The military is rewarded for its devotion. Officers' pay ranges from $2,000 a month for lieutenants to a high of $70,000 a year for generals. In addition, officers receive modern housing with servants, vacation quarters, and PX privileges that enable them to buy hard-to-find luxury items without paying normally high taxes on them. Privates on long-term enlistments receive $400 a month and sergeants $1,000; conscripts, who constitute only 20% of the force, get the equivalent of a dollar a day. (Iran's civilian per capita income: $2,200 a year.) Barracks are modern, food is good and furloughs are generous; the army even provides its troops with their own mosques and movie theaters.

There may be under-the-table perquisites as well for favored officers. In 1976 Rear Admiral Ramzi Abbas Ata'i was found guilty of embezzling $25 million and fined $3.7 million. Some Iranians argue that his case was an exception and that top officers by and large are honest.

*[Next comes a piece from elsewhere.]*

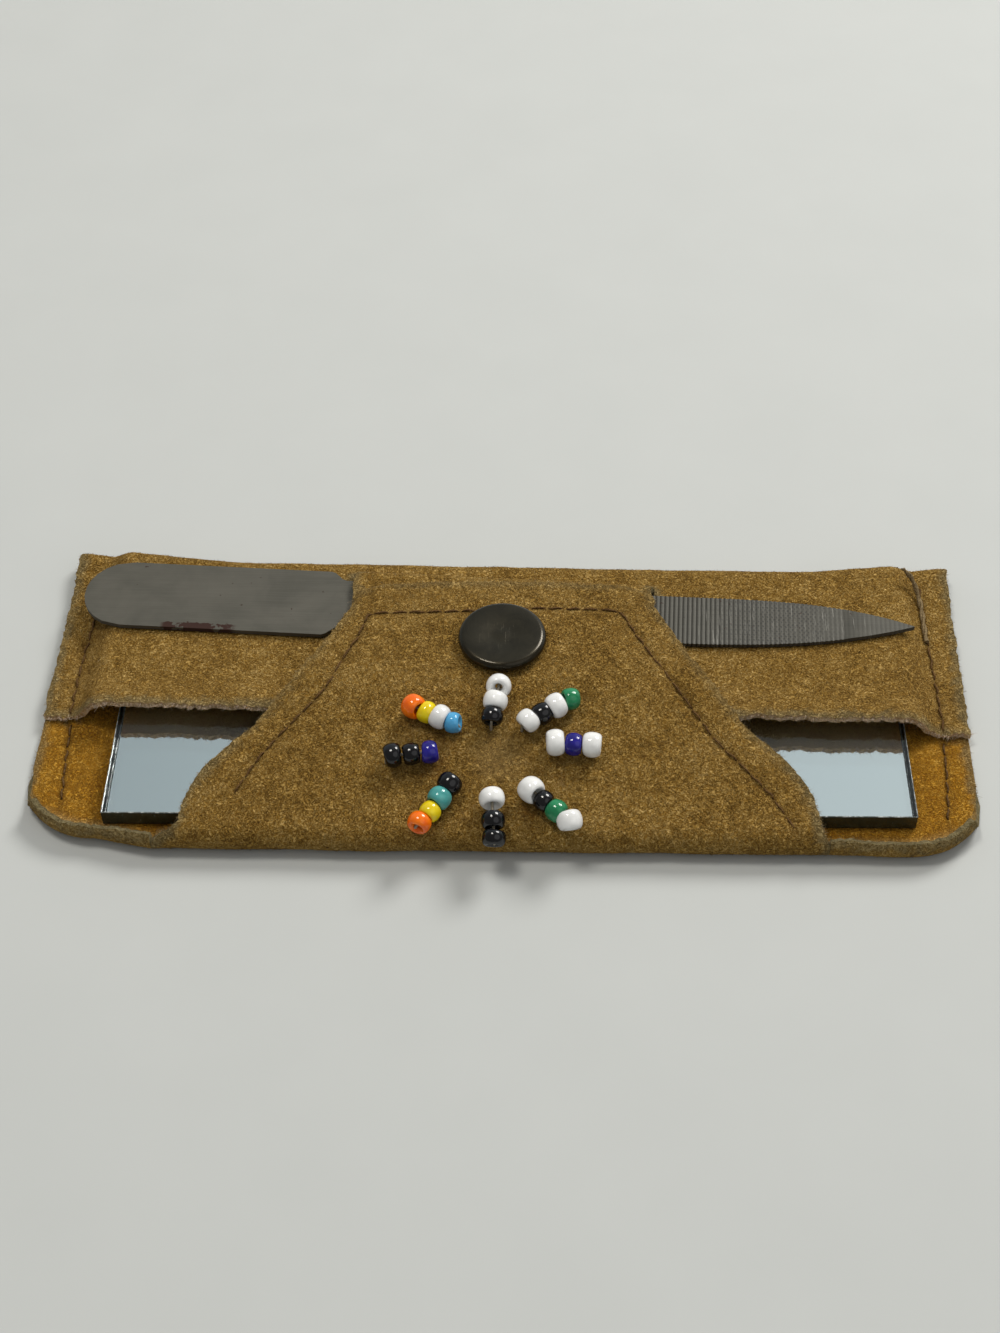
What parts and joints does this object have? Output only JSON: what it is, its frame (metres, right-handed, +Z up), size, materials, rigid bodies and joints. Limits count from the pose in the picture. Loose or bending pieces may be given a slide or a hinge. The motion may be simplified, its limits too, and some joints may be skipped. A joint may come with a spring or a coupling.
{
  "type": "beaded pouch",
  "caption": "Flat suede pocket case with a snap-down beaded flap, holding a mirror and a nail file threaded through slits.",
  "frame": {"origin": "on the table under the middle of the case's back", "axes": "+X along the case to the right with the flap facing up, +Y from the flap's fold to the top fold, +Z up from the table"},
  "size_m": [0.153, 0.0647, 0.0152],
  "materials": {
    "suede": "matte suede nap",
    "lining": "matte suede nap",
    "mirror": "polished silvered glass",
    "steel": "dull, lightly rusted",
    "gunmetal": "dark glossy lacquer",
    "snap_brass": "pressed brass",
    "thread": "grey translucent nylon thread",
    "glass_white": "opaque glossy glass",
    "glass_black": "opaque glossy glass",
    "glass_orange": "opaque glossy glass",
    "glass_yellow": "opaque glossy glass",
    "glass_green": "opaque glossy glass",
    "glass_turquoise": "opaque glossy glass",
    "glass_sky_blue": "opaque glossy glass",
    "glass_navy": "opaque glossy glass"
  },
  "bodies": {
    "pouch": {"mirror": "mirror", "nail_file": "steel", "pouch_body": "suede", "snap_post": "snap_brass", "snap_stud": "snap_brass"},
    "flap": {"bead_01_black": "glass_black", "bead_02_white": "glass_white", "bead_03_white": "glass_white", "bead_04_white": "glass_white", "bead_05_black": "glass_black", "bead_06_white": "glass_white", "bead_07_green": "glass_green", "bead_08_white": "glass_white", "bead_09_navy": "glass_navy", "bead_10_white": "glass_white", "bead_11_white": "glass_white", "bead_12_black": "glass_black", "bead_13_green": "glass_green", "bead_14_white": "glass_white", "bead_15_white": "glass_white", "bead_16_black": "glass_black", "bead_17_black": "glass_black", "bead_18_black": "glass_black", "bead_19_turquoise": "glass_turquoise", "bead_20_yellow": "glass_yellow", "bead_21_orange": "glass_orange", "bead_22_navy": "glass_navy", "bead_23_black": "glass_black", "bead_24_black": "glass_black", "bead_25_sky_blue": "glass_sky_blue", "bead_26_white": "glass_white", "bead_27_yellow": "glass_yellow", "bead_28_orange": "glass_orange", "bead_thread_1": "thread", "bead_thread_2": "thread", "bead_thread_3": "thread", "bead_thread_4": "thread", "bead_thread_5": "thread", "bead_thread_6": "thread", "bead_thread_7": "thread", "bead_thread_8": "thread", "flap": "suede", "flap_lining": "lining", "snap_cap": "gunmetal", "snap_socket": "snap_brass"}
  },
  "joints": [
    {"name": "flap_hinge", "type": "hinge", "parent": "pouch", "child": "flap", "pos_m": [0.00019, -0.0313, 0.003], "axis": [0.9999, 0.0166, 0], "range_deg": [0, 165]}
  ]
}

Critics insist that graft is common and condoned, and that the Shah was forced to prosecute Ata'i only because his activities, which included transporting duty-free luxury goods from the Emirate of Dubai aboard navy ships, had become a general scandal.

So far, the Shah's attention to his armed forces has paid off. In the current crisis, the loyalty of his officers is unquestioned. The army's highly trained paratroop units, which include large numbers of Turks, Kurds and Baluchis, from provinces where the Shah is considered a father figure, have not hesitated to fire into unruly crowds when ordered to do so. Explained one paratroop captain to TIME Correspondent Brelis last week: "You can think of us having the same loyalty to the Shah that American officers have to the President of the U.S. Maybe if our recruits came in off the streets, with the mood of strikes and rebellion this past year, we'd be worried about fragging, the way it happened in Viet Nam with American captains and lieutenants getting killed off by their own men. But our troops aren't in a foreign place like Viet Nam. They're on their own soil, and they believe that what they are doing is protecting their own interests."